He filled in 14 spiral-bound notebooks, brimming with mnemonic-acronyms. The first page of each is pictured below to provide a sense of what he was studying.
B.Michael had previously registered for a similar course to prepare him to sit for the July 1984 exam in New York, just after graduation, but decided against it.
Several members of his extended family were present to witness the occasion of the first, but not the last, of his cousins’ generation to earn a graduate degree.
Below left: B.Michael flanked by his parents, Bert and Sheila. Below right (from left to right): his grandmother, “Mother”, B.Michael, mother Sheila, cousin Christopher, father Bert, sister-in-law Lisa, older brother Stephen. Not pictured: cousin Sheilah.
One cultural artifact from that time period, the plaque below, remained in his files for safekeeping. It did, however, find its way to Peter Alexander — one of that year’s formidable advocates, who remembers Bert from Moot Court — in 2020.
Here are some of B.Michael’s “deliverables” as a law student, in chronological order. N.B. Except for the first paper, on which he states his name, the others are submitted under his assigned number, which presumably changed each quarter. He is #258 in the winter of 1982-3; #387 during the summer of 1983, and #331 during the fall of 1983.
What was it like for B.Michael, a Black Queer man, to attend law school in Boston in the early 1980s?
Here is a taste of at least what he experienced in the classroom with brilliant professors like Northeastern’s Denise Carty-Bennia, who taught Constitutional Law, a staple class for everyone in their “1L”, or first year of law school.

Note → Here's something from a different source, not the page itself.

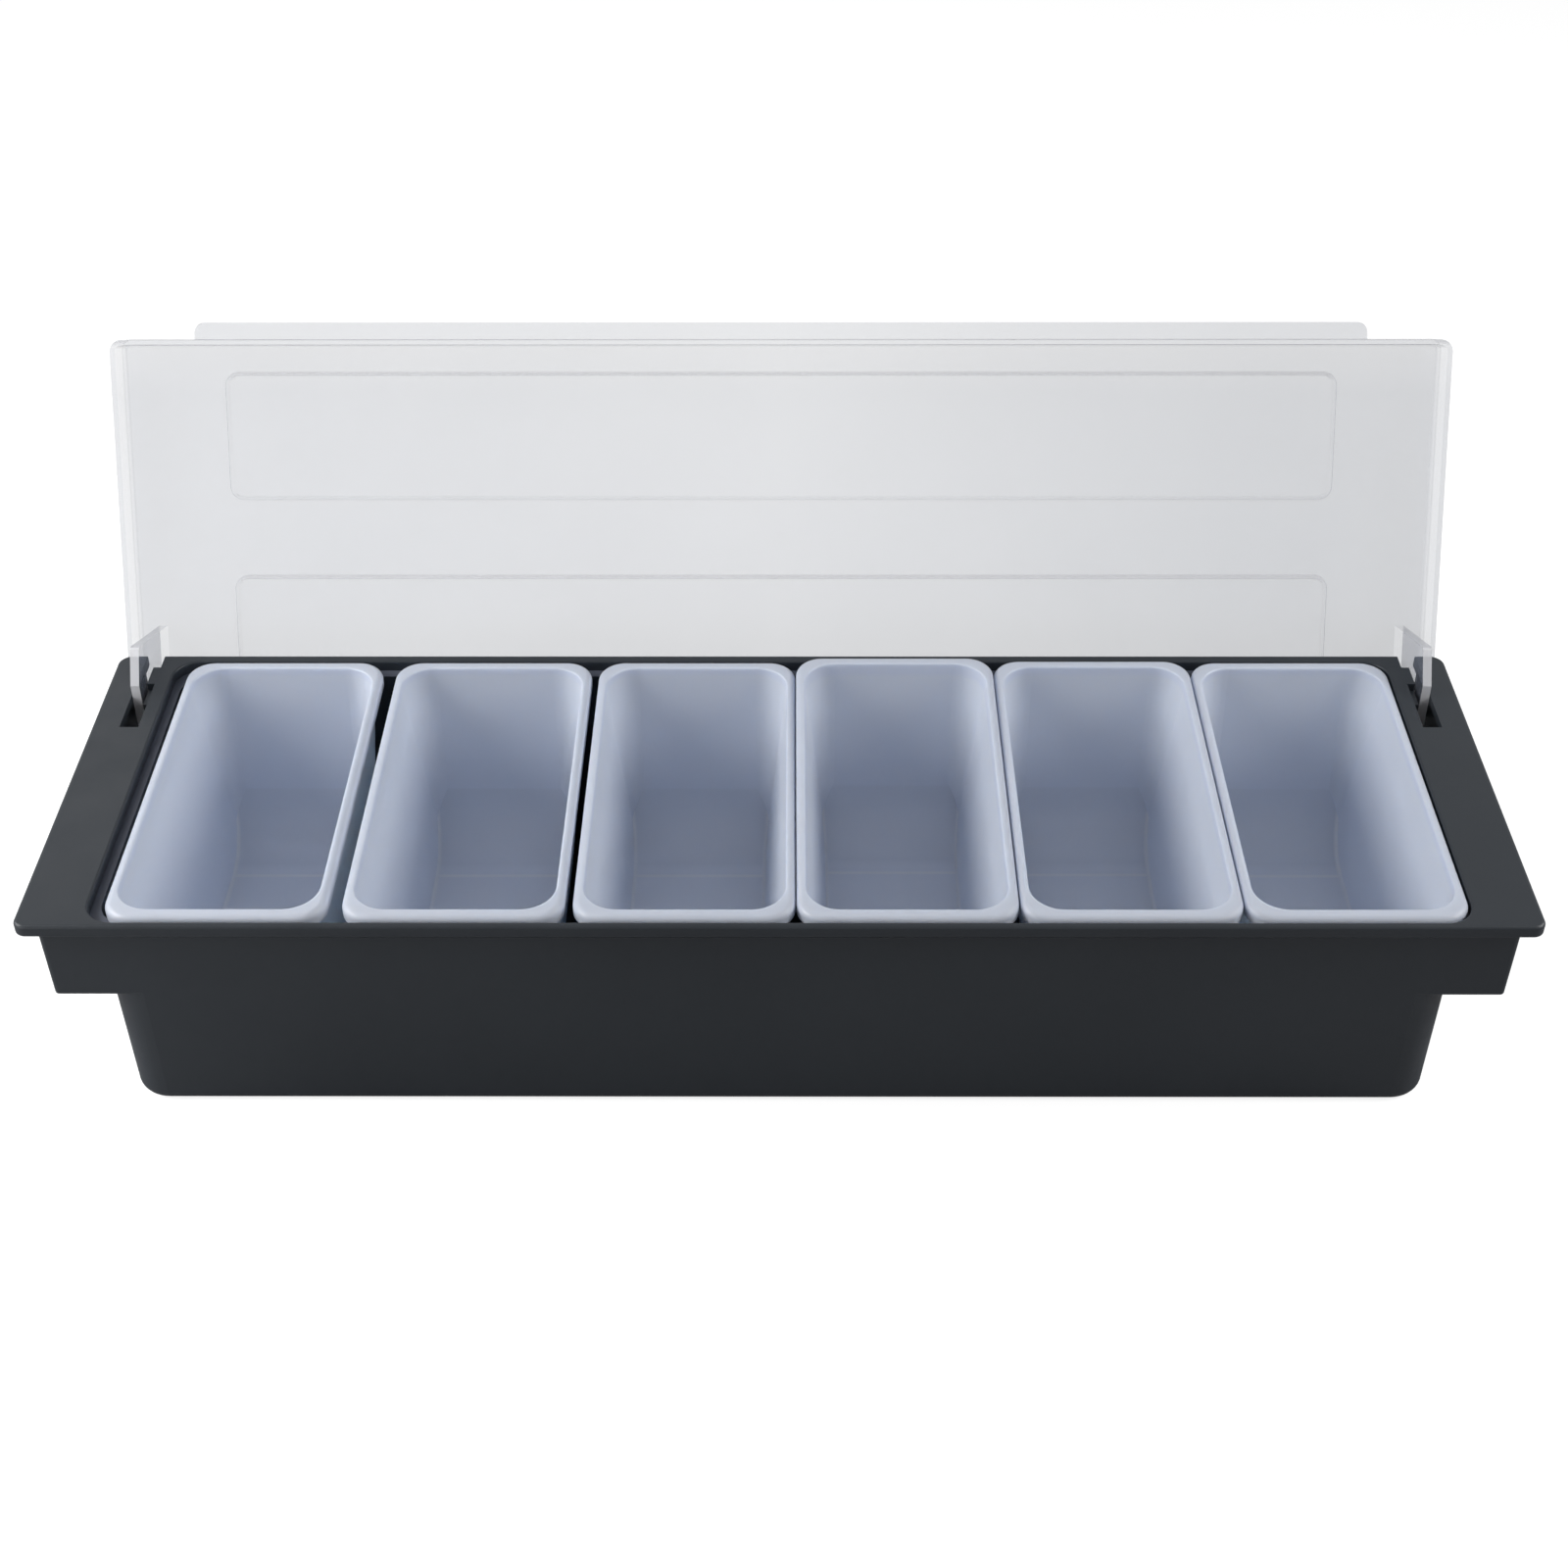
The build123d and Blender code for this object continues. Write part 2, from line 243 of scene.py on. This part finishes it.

The excerpt, recorded some time during the 1981-82 academic year, captures roughly 1.25 hours of lecture (with a gap of five seconds at the 37:40 mark) when someone flipped the cassette tape to the B side. Was it B.Michael himself, or did someone make the recording for B.Michael because he was absent?
And if you were in the classroom that day with Carty-Bennia, please contact us here. Bonus points if you recall the date of the lecture!
This unlabeled tape was found in B.Michael’s archives. Many thanks to Lisa Evans-Chapman, B.Michael’s good friend and fellow 1L, for confirming Carty-Bennia’s voice and the material.
This additional page from his Corporations class contains a doodle! So very rare in any of B.Michael’s law school notebooks. Curious what he may have been wanting to “remember” in that moment, and to what “a little piece of life” refers. Perhaps a commentary on there being more to life than Ford Motor Company, or Corporations, or law school?
At age 23, B.Michael began his 19th continuous year of formal education, and the first among his extended family to pursue a post-undergraduate degree.
From his official acceptance in March through to the beginning of classes in September, B.Michael was engaged in a robust process of orientation. See packet below with communiques from administrators, professors, fellow students, affinity organizations et al.
One key component of his onboarding was a “First Year Survival Package” which came from the National Black American Law Students Association, now NBLSA, which was just 13 years old when he began at Northeastern.
Though Bert ended up attending law school at Northeastern University in Boston, Massachusetts, he had at least one other option in Rutgers University in Newark, New Jersey.